Oruç, vücuttaki tüm dokuların, damarların, sinirlerin ve organların yorgunluğunu giderir, çünkü gerçekte insan vücudu gece gündüz faaliyeti yüzünden zayıf düşer. Ancak oruç tutmakla insan vücudu dinlenmiş olur. Bunun anlamı insan vücudu her türlü faaliyetten el çektiği anlamına gelmez. Bunun anlamı şu ki insan vücudu temposunu kısman düşürür ve dinlenerek yıl boyunca yaşadığı yorgunluğu giderir. Oruç bir çok hastalığın tedavisi için de birebirdir. İşte bu yüzden orucun insan ömrünü uzattığı, vücudu canlandırdığı ve durgunluktan ve tembellikten ve türlü hastalıklardan koruduğu ifade edilir. Son zamanlarda bir çok Avrupa ülkesinde, hastalıkları oruçla tedavi eden hastaneler açılmıştır. Gerçekte ramazan ayı geldiğinde insanların yaşam programı değişir ve bu değişiklik insan ruhuna yeni bir canlılık ve neşe kazandırır. Çünkü insan ruhu yemek, uyumak ve benzeri programların değiştiğini hemen algılar. Bu konu psikoloji biliminde de ispatlanmış bir konudur.
Oruç tutan insanlar iftar vakti hiç kimsenin idrak edemeyeceği bir mutluluğa kavuşur. Çünkü oruçlu insan gün boyunca bazı konular uymak zorunda kalmıştır ve iftar vakti geldiğinde artık her türlü kısıtlamadan kurtulduğunu hisseder ve bu özgürlük hissi ona ayrı bir mutluluk armağan eder. Rivayetlere göre oruç tutan kimse için iki mutluluk söz konusudur. Biri, iftar vakti mutluluğu ve diğeri, Allah katına çıktığı vakit yaşadığı mutluluktur.

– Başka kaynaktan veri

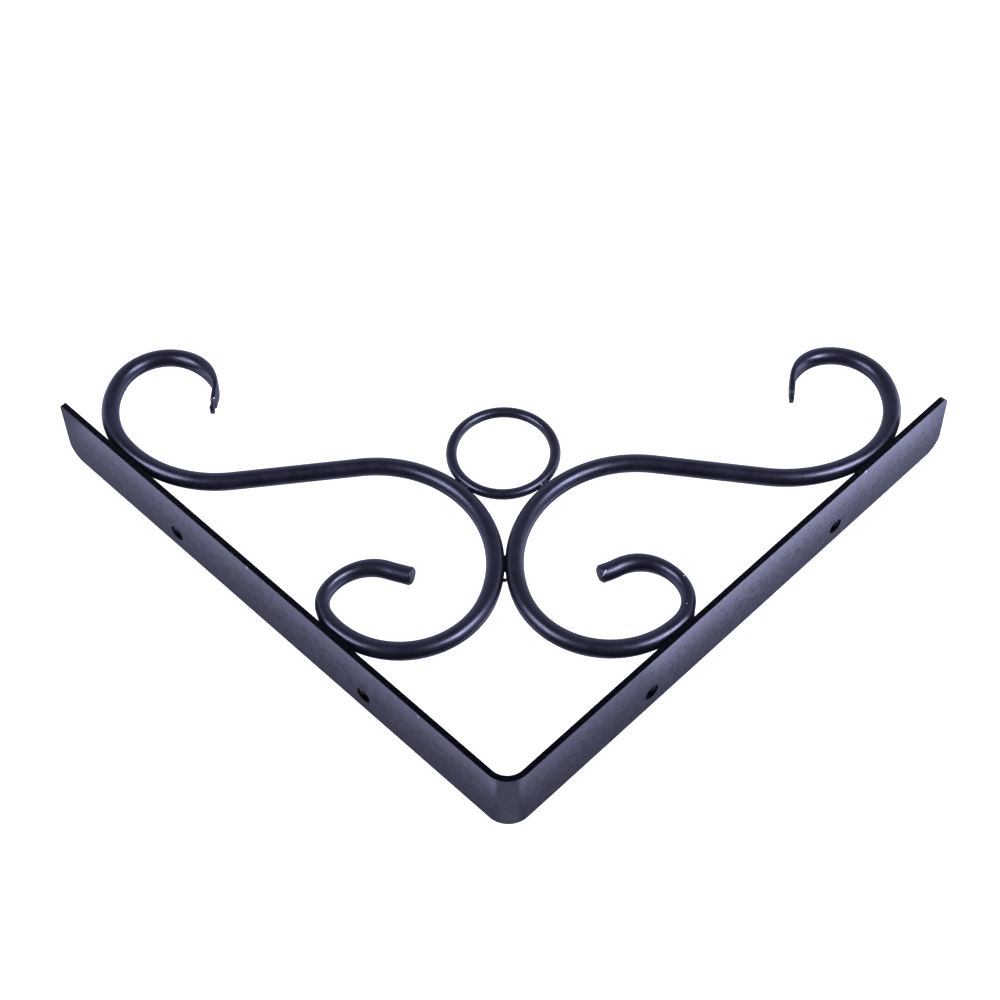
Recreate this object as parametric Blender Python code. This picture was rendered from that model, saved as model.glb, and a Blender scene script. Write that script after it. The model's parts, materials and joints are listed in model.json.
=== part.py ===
"""Scrolled steel shelf bracket: a bent flat bar, two S-scrolls of round rod and a ring between them.

Metres, +Z up. The wall arm's back lies in the plane x = 0, the shelf arm runs along +X at the top, and the
origin is on the wall face, about midway between the wall arm's two screw holes. The bracket's own plane is XZ.
The scrolls are laid out in a plan view turned by 45 degrees: there the bar's outer corner is at (0, 0), the
two arms run up at 45 degrees to either side, and the line u = 0 halves the bar. The shelf side is u < 0.
"""
import math

import bmesh
import bpy
from mathutils import Vector

MM = 0.001
HALF_TURN = math.pi

# Flat bar
SHELF_ARM_LENGTH = 201.5 * MM
WALL_ARM_LENGTH = 199.5 * MM
SHELF_Z = 104 * MM
BAR_WIDTH = 25 * MM
BAR_THICKNESS = 2 * MM
BEND_OUTER_RADIUS = 8 * MM
SHELF_ARM_NEAR_CORNER_RADIUS = 1.2 * MM
WALL_ARM_NEAR_CORNER_RADIUS = 3 * MM
FAR_CORNER_RADIUS = 6 * MM
HOLE_RADIUS = 2.65 * MM
SHELF_HOLES = (61 * MM, 147 * MM)
WALL_HOLES = (61 * MM, 146.2 * MM)
HOLE_Y = 5 * MM
CUTTER_DEPTH = 8 * MM
SAME_PLACE = 0.02 * MM
BEND_STEPS = 8
CORNER_STEPS = 6
HOLE_SIDES = 24

# Rods, and the gap kept where two pieces are welded
SCROLL_RADIUS = 2.75 * MM
RING_ROD_RADIUS = 1.5 * MM
RING_RADIUS = 16.4 * MM
SCROLL_Y = -8.5 * MM
WELD_GAP = 0.3 * MM
SCROLL_SIDES = 16
RING_SIDES = 12
RING_STEPS = 48
STEP_ANGLE = math.radians(10)
STRAIGHT_STEP = 4 * MM

# The point where the two scrolls touch, in the plan view, and the ring's place off the middle line
TOUCH_U = -0.4 * MM
TOUCH_HEIGHT = 81.2 * MM
RING_U = -0.7 * MM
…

Oruç insanlara özgüven ve huzur kazandırır, çünkü oruç tutan insan, bu ameli ile yaratanla irtibat kurduğunu hisseder. Kur’an-ı Kerim de insanlara Allah’ı zikretmekle kalplerinde büyük bir güven duygusu yaşayacaklarını buyurur. Kuşkusuz bu güven, insanları her türlü ıstırap, korku ve panikten korur.